Recently Chip Cheek, a writer and the administration coordinator at Grub Street in Boston, quit his job—even though he loved it. He explains why in an essay on Grub Street’s blog:

I have always had a full-time job, even while I was getting my MFA. It has seemed the prudent thing to do: keep a steady, reasonably well-paid job, so you can dedicate all your worrying to writing. It’s a good idea; Flaubert said something similar, although Flaubert didn’t have to worry about actually having a job. Also he took forever to write his books.

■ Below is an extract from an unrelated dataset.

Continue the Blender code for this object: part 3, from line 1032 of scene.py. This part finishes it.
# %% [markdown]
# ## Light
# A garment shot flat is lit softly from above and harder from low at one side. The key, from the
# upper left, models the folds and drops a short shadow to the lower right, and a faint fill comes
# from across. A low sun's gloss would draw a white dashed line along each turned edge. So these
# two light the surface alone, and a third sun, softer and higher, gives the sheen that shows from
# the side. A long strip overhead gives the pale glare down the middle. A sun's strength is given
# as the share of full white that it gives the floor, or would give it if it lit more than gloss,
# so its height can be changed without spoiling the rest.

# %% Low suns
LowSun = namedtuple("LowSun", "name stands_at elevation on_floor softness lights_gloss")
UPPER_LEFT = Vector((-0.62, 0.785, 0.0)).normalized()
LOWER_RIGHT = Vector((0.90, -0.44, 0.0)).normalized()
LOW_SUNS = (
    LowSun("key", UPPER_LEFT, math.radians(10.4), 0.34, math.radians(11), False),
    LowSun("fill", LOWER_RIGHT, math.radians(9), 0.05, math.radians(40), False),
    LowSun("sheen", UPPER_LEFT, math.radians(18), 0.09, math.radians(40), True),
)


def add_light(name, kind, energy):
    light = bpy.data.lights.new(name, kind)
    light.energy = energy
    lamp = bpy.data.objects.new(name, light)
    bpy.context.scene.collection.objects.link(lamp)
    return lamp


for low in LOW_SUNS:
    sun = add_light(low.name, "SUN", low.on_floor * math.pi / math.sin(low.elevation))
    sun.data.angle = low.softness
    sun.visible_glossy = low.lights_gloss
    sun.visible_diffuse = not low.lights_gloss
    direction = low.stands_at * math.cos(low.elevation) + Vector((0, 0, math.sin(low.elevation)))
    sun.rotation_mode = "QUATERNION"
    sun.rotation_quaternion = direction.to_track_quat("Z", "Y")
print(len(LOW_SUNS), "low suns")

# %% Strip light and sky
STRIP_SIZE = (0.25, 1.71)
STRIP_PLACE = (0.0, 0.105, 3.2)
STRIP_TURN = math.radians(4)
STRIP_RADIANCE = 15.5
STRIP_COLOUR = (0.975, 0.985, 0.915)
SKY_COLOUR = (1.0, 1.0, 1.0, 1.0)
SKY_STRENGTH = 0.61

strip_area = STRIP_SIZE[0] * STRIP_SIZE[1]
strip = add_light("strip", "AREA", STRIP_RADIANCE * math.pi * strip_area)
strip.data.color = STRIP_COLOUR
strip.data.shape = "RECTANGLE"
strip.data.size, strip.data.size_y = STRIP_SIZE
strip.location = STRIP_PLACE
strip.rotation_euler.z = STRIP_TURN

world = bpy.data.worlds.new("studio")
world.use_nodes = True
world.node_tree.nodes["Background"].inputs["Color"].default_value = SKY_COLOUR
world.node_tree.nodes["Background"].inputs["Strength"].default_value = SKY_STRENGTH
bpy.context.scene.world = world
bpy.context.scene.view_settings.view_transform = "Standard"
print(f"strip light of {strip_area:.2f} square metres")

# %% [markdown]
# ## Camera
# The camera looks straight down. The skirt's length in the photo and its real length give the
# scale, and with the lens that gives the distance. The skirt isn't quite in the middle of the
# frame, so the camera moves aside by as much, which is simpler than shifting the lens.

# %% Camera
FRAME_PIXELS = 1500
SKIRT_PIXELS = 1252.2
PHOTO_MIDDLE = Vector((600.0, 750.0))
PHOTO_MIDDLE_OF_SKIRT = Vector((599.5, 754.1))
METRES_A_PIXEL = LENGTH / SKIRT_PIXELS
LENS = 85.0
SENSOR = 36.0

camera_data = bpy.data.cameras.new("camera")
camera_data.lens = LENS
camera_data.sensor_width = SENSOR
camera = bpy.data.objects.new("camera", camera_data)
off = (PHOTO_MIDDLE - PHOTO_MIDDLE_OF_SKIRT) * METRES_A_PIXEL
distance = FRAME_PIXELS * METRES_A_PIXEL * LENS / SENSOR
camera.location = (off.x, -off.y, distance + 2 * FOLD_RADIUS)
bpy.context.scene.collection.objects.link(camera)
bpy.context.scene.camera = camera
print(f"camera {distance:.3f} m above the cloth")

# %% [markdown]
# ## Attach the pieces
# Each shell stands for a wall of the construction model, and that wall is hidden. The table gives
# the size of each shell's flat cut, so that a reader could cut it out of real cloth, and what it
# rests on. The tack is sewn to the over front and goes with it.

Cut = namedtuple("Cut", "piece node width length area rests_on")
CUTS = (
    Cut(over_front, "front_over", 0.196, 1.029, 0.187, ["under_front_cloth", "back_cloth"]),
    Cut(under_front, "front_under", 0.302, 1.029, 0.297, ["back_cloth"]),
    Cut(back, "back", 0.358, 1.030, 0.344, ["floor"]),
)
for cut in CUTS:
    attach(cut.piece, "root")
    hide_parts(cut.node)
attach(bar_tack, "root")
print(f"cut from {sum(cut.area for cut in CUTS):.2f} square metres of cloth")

Over time, in this multitasking, productivity-obsessed day and age, as I have kept on writing and holding down full-time jobs, a couple of things have become clear to me. One is that spending a couple of hours here and there with my writing, wherever I can find them — even on the rare weeks when I can find them every day — is not even close to adequate. I need four or five hours, eight when I’m really cooking. (One of the best days of my writing life was when I wrote for seventeen hours straight.)

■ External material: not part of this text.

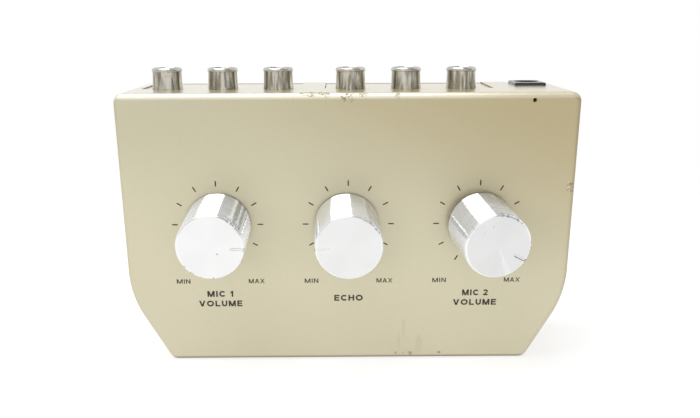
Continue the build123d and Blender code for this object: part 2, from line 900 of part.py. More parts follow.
# ---- Power lamp behind its pin hole, on two leads from the main board ----
lamp_z = case_height - wall - free_gap - lamp_radius
skin_depth = panel_skin / cos(lean)  # through the panel, measured level
lamp_front = (case_height - lamp_z + lamp_radius) * tan(lean) + skin_depth + free_gap
lamp_rear = lamp_front + lamp_length
with BuildPart() as power_lamp:
    with BuildSketch(across(lamp_rear)):
        with Locations((lamp_x, lamp_z)):
            Circle(lamp_radius)
    extrude(amount=lamp_length)
    fillet(power_lamp.faces().sort_by(Axis.Y)[0].edges(), lamp_dome)
    for lead_x in (lamp_x - lead, lamp_x + lead / 2):
        lead_plane = Plane.YZ.offset(lead_x)
        with BuildSketch(lead_plane):
            with BuildLine():
                Polyline(
                    (y_at(lamp_rear) - lead, lamp_z + lead / 2),
                    (y_at(lamp_rear) - lead, lamp_z - lead / 2),
                    (y_at(board_front), lamp_z - lead_fall - lead / 2),
                    (y_at(board_front), lamp_z - lead_fall + lead / 2),
                    close=True,
                )
            make_face()
        extrude(amount=lead / 2)
power_lamp.part.label = "power_lamp"
export_step(power_lamp.part, "parts/power_lamp.step")
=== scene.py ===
from math import cos, pi, radians, sin

import bmesh
import bpy
import numpy as np
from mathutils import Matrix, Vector


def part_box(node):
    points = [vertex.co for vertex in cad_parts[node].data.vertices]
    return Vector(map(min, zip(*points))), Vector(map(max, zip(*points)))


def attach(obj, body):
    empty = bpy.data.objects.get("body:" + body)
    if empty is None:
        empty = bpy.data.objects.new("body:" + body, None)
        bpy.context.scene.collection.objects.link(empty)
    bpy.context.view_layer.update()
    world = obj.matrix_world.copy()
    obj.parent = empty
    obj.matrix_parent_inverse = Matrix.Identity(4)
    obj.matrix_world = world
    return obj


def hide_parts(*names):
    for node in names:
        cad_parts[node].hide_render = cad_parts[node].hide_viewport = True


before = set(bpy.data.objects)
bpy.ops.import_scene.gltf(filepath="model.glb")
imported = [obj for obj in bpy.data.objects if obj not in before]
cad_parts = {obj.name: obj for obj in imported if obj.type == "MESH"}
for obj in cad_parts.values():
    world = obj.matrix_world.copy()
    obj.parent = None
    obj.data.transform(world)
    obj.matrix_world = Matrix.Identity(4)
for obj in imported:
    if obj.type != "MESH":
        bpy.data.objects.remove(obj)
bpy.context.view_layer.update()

# ---- Camera ----
# A normal lens a quarter of a metre in front of the mixer and a little above it, so that both
# the control panel and the tops of the sockets show.
camera_place = (-0.00171, -0.24154, 0.09521)
camera_turn = (77.768, 0.179, -0.578)
camera_data = bpy.data.cameras.new("camera")
camera_data.lens = 44.88
camera_data.clip_start = 0.01
camera = bpy.data.objects.new("camera", camera_data)
camera.location = camera_place
camera.rotation_euler = [radians(angle) for angle in camera_turn]
bpy.context.scene.collection.objects.link(camera)
bpy.context.scene.camera = camera
bpy.context.scene.view_settings.view_transform = "Standard"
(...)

The second thing, which everyone knows, is that becoming a writer is not just a career but a whole way of living and thinking and communicating — a way of being — and at a certain point in your life, anything that competes with it or is incompatible with it is unacceptable.

I’ve quit my day job for writing not once but twice. Right after college, I started a job in textbook publishing in September, and by October, I was already plotting my escape for graduate school. I quit the desk job almost exactly a year to the day after I started and made my living as a freelance proofreader until I started school (and for a while thereafter). After grad school, I got a job as an “editor” at a startup that shall remain nameless—but unfortunately, most of my “editing” involved tinkering with PowerPoint slides. I quit after four months and spent the next three months writing the first draft of my novel—and it was one of the best decisions I’ve ever made.

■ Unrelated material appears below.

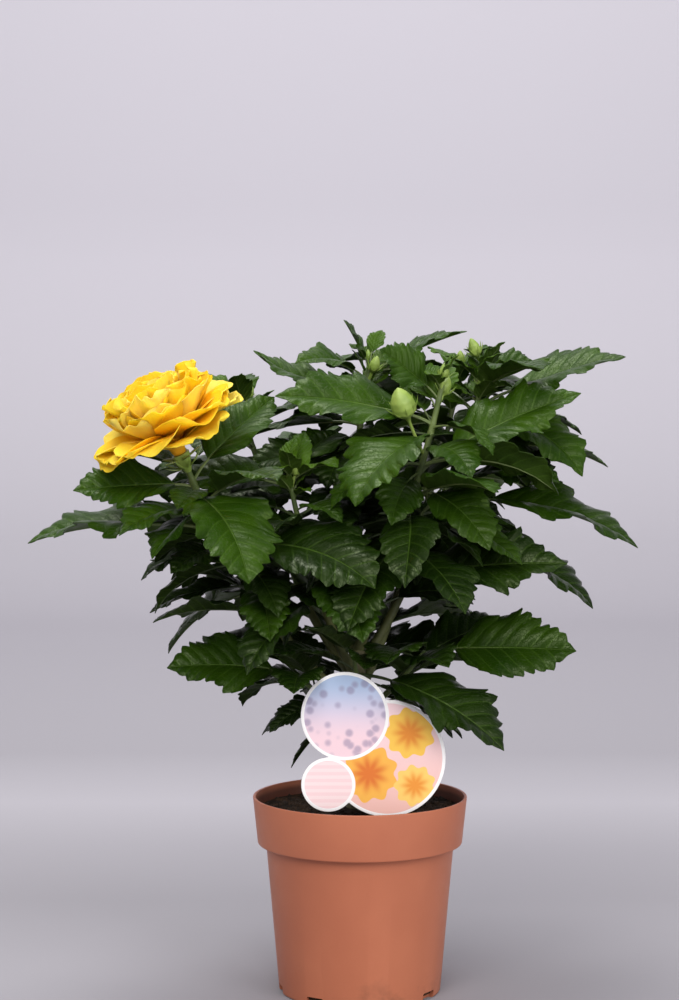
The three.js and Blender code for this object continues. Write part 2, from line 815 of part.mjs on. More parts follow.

On the other hand,on the blog “Guide to Literary Agents,” guest blogger Alexis Grant offers some compelling reasons to keep a day job. Here’s the first:

1. A job helps you generate ideas. Having a day job gives you the opportunity to get out and about, talk with smart people and learn new things. You can do all of that without a day job, of course – but we often don’t make it a priority. The daily interactions I have through my job often lead to ideas for ebooks and blog posts and freelance pieces. Without that stimulation, I wouldn’t be the same writer.

Have you ever quit your day job to write? Could you ever see yourself doing it?